Pacific Rim isn’t scary, exciting, clever, engaging, amusing, arousing, or interesting. If I’m being totally honest with you, I have to admit that I enjoyed watching Man of Steel more. At least that film made me feel something, though those emotions were anger and disgust.
There is one other nice thing I have to say about Pacific Rim. I saw it for free. I recommend you see it for free, too.
I thought it was decent fluff. My nephews (youngest 6 eldest 12) loved it. I could see the problems but I enjoyed the spectacle.

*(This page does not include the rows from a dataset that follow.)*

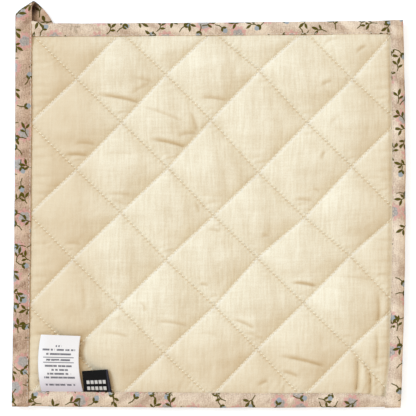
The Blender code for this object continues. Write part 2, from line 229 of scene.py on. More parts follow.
def bell(value, middle, width):
    """A smooth hump: 1 at its middle and near 0 two widths away."""
    return np.exp(-(((value - middle) / width) ** 2))


def lengths(vectors):
    """Length of each vector of an array."""
    return np.sqrt((vectors * vectors).sum(-1))


def bottom_hem(x):
    """Depth of the bottom tape: deeper towards the labels, shallower by the right corner."""
    rise = HEM_RISE * smooth(0.5 - x / (PAD_WIDTH * 0.8))
    return BOTTOM_LAP + rise - 1.7 * MM * smooth((x - 78 * MM) / (14 * MM))


def right_hem(y):
    """Depth of the right tape, which spreads by the lower corner."""
    return RIGHT_LAP + 1.5 * MM * smooth((-y - 72 * MM) / (26 * MM))


def lay_flat(x, y):
    """Move pattern points to where the soft pad lies, before its shift to the frame's origin."""
    across = x / (PAD_WIDTH / 2)
    along = y / (PAD_HEIGHT / 2)
    slope = (TOP_SLOPE + BOTTOM_SLOPE) / 2 + (TOP_SLOPE - BOTTOM_SLOPE) / 2 * along
    level = np.maximum(0.0, 1 - along * along)
    upright = np.maximum(0.0, 1 - across * across)
    bow = RIGHT_BOW * np.maximum(0.0, across) * level
    slump = LEFT_SLUMP * np.maximum(0.0, -across) * (along + 1.4 * level - 0.3)
    sag = np.where(along < 0, BOTTOM_SAG, TOP_SAG) * along ** 6 * upright
    return x + LEAN * along + bow + slump, y + slope * across - sag


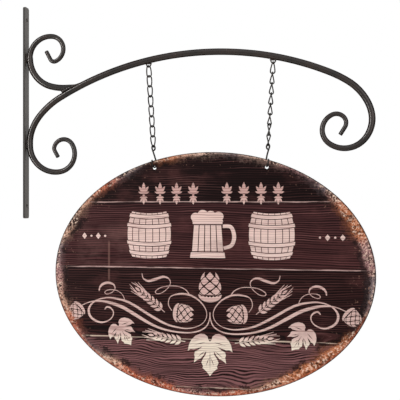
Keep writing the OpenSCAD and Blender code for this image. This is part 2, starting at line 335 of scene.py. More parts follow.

I read a nice piece concerning diversity in Pacific Rim > http://writeitreaditkillit.tumblr.com/post/55639392901/the-half-hearted-diversity-of-pacific-rim
that writer had more attention to spend on the subject than i did. it was all so slapdash i couldn’t take any of it seriously.
but, when compared to other summer films, it was reasonably multi-ethnic. just take a moment to picture the casts of Transformers or Armageddon or…
yes, the non-white roles were weak and poorly developed; so were the white roles. so was the whole film with the exception of the production design. we get one scene each describing the backstory of the leads (mako’s and stacker’s is shared). both scenes are generic: ‘oh no i have suffered trauma!’ and yet, those scenes are supposed to motivate the characters throughout the film? everyone on Earth would be suffering from similar or worse trauma. where was the sense of numbness to the unfolding horror? the disgust with terrible politics in a time of crisis? sympathy for the people of Hong Kong, or anywhere?
the important characters in Pacific Rim are aliens and robots. some of the humans had varied ethnicity — whether that was comic german stereotype or sassy japanese stereotype or valiant american stereotype.